L'ultimo schiaffo al Cav: i giudici gli vietano Dublino

Il leader di Forza Italia aveva chiesto il permesso di partecipare al congresso del Ppe. Ma il tribunale di Milano ha detto no: non può andare all'estero. La difesa fa ricorso

L'ultimo schiaffo al Cav: i giudici gli vietano Dublino

La sensazione del cerchio che si stringe, degli spazi di libertà che vengono meno: perché la condanna al carcere smette un po' per volta di essere solo il dispositivo di una sentenza, e inizia giorno dopo giorno a venire tradotta in pratica. Per la seconda volta, ieri Silvio Berlusconi si ritrova a dover fare i conti con le conseguenze concrete del suo status di condannato. Per la seconda volta, la magistratura milanese gli rifiuta il permesso di uscire dall'Italia per un appuntamento politico. Sarà anche il leader di un partito, ma per i giudici questo non è un buon motivo per consentirgli di andare a Dublino a partecipare al congresso del Partito popolare europeo.

Decisione inevitabile, dicono a Palazzo di giustizia. Ma per Berlusconi è comunque una botta, il preannuncio delle restrizioni ancora più rigide che la sua vita subirà dal mese prossimo, quando - sempre per effetto della condanna per frode fiscale nel processo diritti tv - il tribunale di Milano deciderà se concedergli l'affidamento ai servizi sociali o spedirlo agli arresti domiciliari.

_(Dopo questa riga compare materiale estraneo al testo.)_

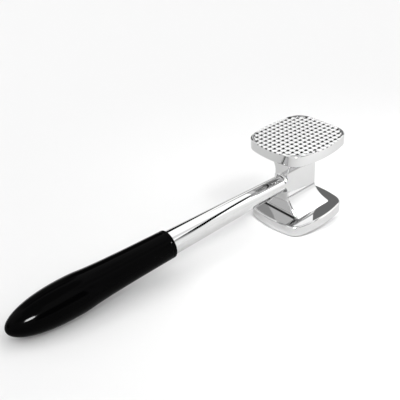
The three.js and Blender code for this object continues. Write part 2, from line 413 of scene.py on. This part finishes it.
def plate(name, bottom, top, top_profile):
    """A plate between two heights, round at its lower edge and shaped by a profile above."""
    below = [(inset, bottom + depth) for inset, depth in edge_profile(EDGE_ROUND, EDGE_ROUND)]
    above = [(inset, top - depth) for inset, depth in top_profile]
    levels = below[::-1] + above
    return stacked(name, [[(x, y, z) for x, y in outline(inset)] for inset, z in levels])


def crown():
    """The upper plate's top: a soft shoulder that rises a little past the face's height."""
    shoulder = edge_profile(CROWN_REACH, CROWN_DROP)
    return [(inset, depth - CROWN_RISE) for inset, depth in shoulder]


def in_field(column, row):
    """A place in the tooth field, counted in teeth from its corner."""
    x = (column - TOOTH_COLUMNS / 2) * TOOTH_PITCH
    y = (row - TOOTH_ROWS / 2) * TOOTH_PITCH
    return x, y


def field_walls(low, high):
    """Faces round the rim of two grids of points, one above the other."""
    walls = []
    for i in range(TOOTH_COLUMNS):
        walls.append((low[i][0], low[i + 1][0], high[i + 1][0], high[i][0]))
        walls.append((low[i + 1][-1], low[i][-1], high[i][-1], high[i + 1][-1]))
    for j in range(TOOTH_ROWS):
        walls.append((low[0][j + 1], low[0][j], high[0][j], high[0][j + 1]))
        walls.append((low[-1][j], low[-1][j + 1], high[-1][j + 1], high[-1][j]))
    return walls


def tooth_sheet(valley, tip):
    """The space above a grid of pyramids, as a closed mesh with a flat roof."""
    points = []
    faces = []

    def vertex(x, y, z):
        points.append((x, y, z))
        return len(points) - 1

    def grid(z):
        columns = range(TOOTH_COLUMNS + 1)
        rows = range(TOOTH_ROWS + 1)
        return [[vertex(*in_field(i, j), z) for j in rows] for i in columns]

    low = grid(valley)
    high = grid(tip + JOIN)
    around = [(0, 0), (1, 0), (1, 1), (0, 1)]
    for i in range(TOOTH_COLUMNS):
        for j in range(TOOTH_ROWS):
            x, y = in_field(i + 0.5, j + 0.5)
            foot = [low[i + a][j + b] for a, b in around]
            roof = [high[i + a][j + b] for a, b in around]
            peak = [
                vertex(x + (a - 0.5) * TOOTH_TIP_WIDTH, y + (b - 0.5) * TOOTH_TIP_WIDTH, tip)
                for a, b in around
            ]
            for k in range(4):
                n = (k + 1) % 4
                faces.append((foot[n], foot[k], peak[k], peak[n]))
            faces.append(tuple(reversed(peak)))
            faces.append(tuple(roof))
    mesh = bpy.data.meshes.new("tooth_sheet")
    mesh.from_pydata(points, [], faces + field_walls(low, high))
    return made("tooth_sheet", mesh)


def tooth_cutter():
    """Everything above the teeth, inside the field's outline."""
    tip = HEAD_HEIGHT + TOOTH_RISE
    valley = tip - TOOTH_HEIGHT
    field = outline(FIELD_INSET, FIELD_CORNER_RADIUS)
    levels = (valley - JOIN / 2, tip + JOIN / 2)
    sheet = tooth_sheet(valley, tip)
    block = stacked("tooth_block", [[(x, y, z) for x, y in field] for z in levels])
    return combined(sheet, block, "INTERSECT")


def flare(foot, waist, sag, share):
    """Reach of a flare at a share of its height, bowed inwards by sag."""
    return foot + (waist - foot) * share - 4 * sag * share * (1 - share)


def waist_ring(z):
    """A horizontal section of the waist: a rectangle with round corners."""
    share = min(z - PLATE_THICKNESS, HEAD_HEIGHT - PLATE_THICKNESS - z) / FLARE_HEIGHT
    share = min(max(share, 0), 1)
    half = flare(FOOT_HALF_WIDTH, WAIST_HALF_WIDTH, SIDE_FLARE_SAG, share)
    back = flare(FOOT_BACK_REACH, WAIST_BACK_REACH, BACK_FLARE_SAG, share)
    near = max(FOOT_ROUND - share * FLARE_HEIGHT, 0)
    front = -WAIST_FRONT_REACH - FOOT_ROUND + math.sqrt(FOOT_ROUND**2 - near**2)
    r = flare(RIDGE_ROUND, WAIST_ROUND, 0, share)
    corners = [
        ((back - r, -half + r), -math.pi / 2),
        ((back - r, half - r), 0),
        ((front + r, half - r), math.pi / 2),
        ((front + r, -half + r), math.pi),
    ]
    ring = []
    for centre, start in corners:
        ring += arc(centre, r, start, start + math.pi / 2, RIDGE_POINTS)
    return [(x, y, z) for x, y in ring]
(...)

A negare al Cavaliere il biglietto per l'Irlanda è un decreto firmato da Elena Bernante, presidente dell'undicesima sezione del tribunale milanese, che si occupa dell'esecuzione delle pene. Ma già la Procura della Repubblica aveva dato parere negativo alla richiesta, come già accaduto nel dicembre scorso quando - anche allora per un incontro del Ppe - Berlusconi aveva chiesto di andare a Bruxelles. Nella loro istanza, i legali dell'ex premier avevano fatto presente che Dublino fa parte non solo dell'Unione Europea ma anche dell'area Schengen, e che una serie di accordi garantiscono la libera circolazione delle persone all'interno dell'Unione. La Procura aveva replicato che la libera circolazione è subordinata al rilascio da parte dello Stato di provenienza di un documento valido per l'espatrio. E a Berlusconi il passaporto è stato ritirato il 2 agosto scorso, quando la Cassazione ha reso definitiva la sua condanna a quattro anni di carcere, di cui tre condonati, per la vicenda dei diritti tv. Deroghe, sostiene la Procura, sono possibili solo per i condannati a pene non detentive.

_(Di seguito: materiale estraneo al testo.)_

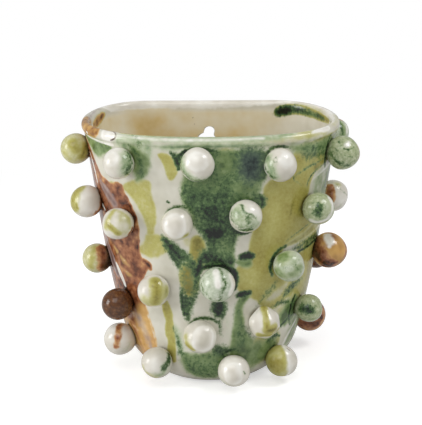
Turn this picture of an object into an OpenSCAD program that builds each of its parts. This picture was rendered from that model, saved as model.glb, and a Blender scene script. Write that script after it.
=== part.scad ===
// Terracotta wall planter: a thrown pot, squeezed oval and beaten flat at the back, with
// hand-rolled balls of clay pressed onto its front and sides.
// Millimetres. +Z is up and +Y points at the wall that the planter hangs on. The origin is on
// the underside of the foot, below the widest line of the mouth.
// Places on the wall are given by a turn about Z in degrees, 0 at the middle of the front and
// 90 at the widest line on the right, and by a height z.

/* [Vessel] */
// Height from the foot to the top of the lip
body_h = 194; // [180:1:230]
// Width of the mouth over the wall, below the lip
mouth_w = 199; // [180:1:230]
// Reach of the mouth in front of its widest line
mouth_front = 67; // [58:1:80]
// Width of the pot at the floor, if its edge weren't rounded
foot_w = 121; // [108:1:145]
// Reach of the front there, from the widest line
foot_front = 81; // [68:1:90]
// Reach of the flat back behind the widest line
back_reach = 62; // [52:1:75]
// Width of the flat strip of the back at the mouth
mouth_flat_w = 100; // [60:1:120]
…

La difesa di Berlusconi non si è arresa: e ha presentato un ricorso al questore di Roma chiedendo che venga modificata la carta di identità dell'ex premier, che oggi reca la dicitura «non valida per l'espatrio». La legge che impedisce l'espatrio ai condannati, sostengono, risale al 1967 ed è stata ampiamente superata dai trattati internazionali successivi. Ma qualunque sia l'esito del ricorso per il viaggio a Dublino, al Cavaliere resta la sensazione che d'ora in avanti la sua attività politica sarà sempre più condizionata dalle restrizioni che la magistratura riuscirà ad imporgli in forza della sentenza dell'agosto scorso.

Da questo punto di vista l'appuntamento cruciale è quello del prossimo 10 aprile, quando il tribunale di sorveglianza di Milano deciderà sulla richiesta di affidamento ai servizi sociali. A Berlusconi, avendo da scontare solo un anno, è stata risparmiata la corvé degli incontri con gli psicologi e gli assistenti sociali, e i giudici prenderanno la loro decisione unicamente sulla base degli atti processuali. Se la richiesta venisse accolta con effetto immediato, il Cavaliere si troverebbe di fatto confinato a Roma, la città dove ha la residenza, nel pieno della campagna elettorale per le elezioni europee, costretto a chiedere il permesso dei giudici per partecipare a qualunque evento fuori dalla capitale: e con il timore che l'okay dei giudici sarebbe condizionato negativamente anche dall'esigenza di garantire comunque a Berlusconi il folto apparato di sicurezza che accompagna i suoi spostamenti.

In teoria - ed è una soluzione che a Berlusconi non dispiacerebbe - il tribunale potrebbe accogliere la richiesta di affidamento facendola scattare dopo l'estate.

Questo lascerebbe al Cavaliere libertà di movimento (almeno in Italia) durante la campagna elettorale. Ma poi il problema si riproporrebbe. A meno che dalla Corte europea dei diritti dell'uomo arrivi quell'ancora di salvezza che è oggi il vero obiettivo della difesa del leader di Forza Italia.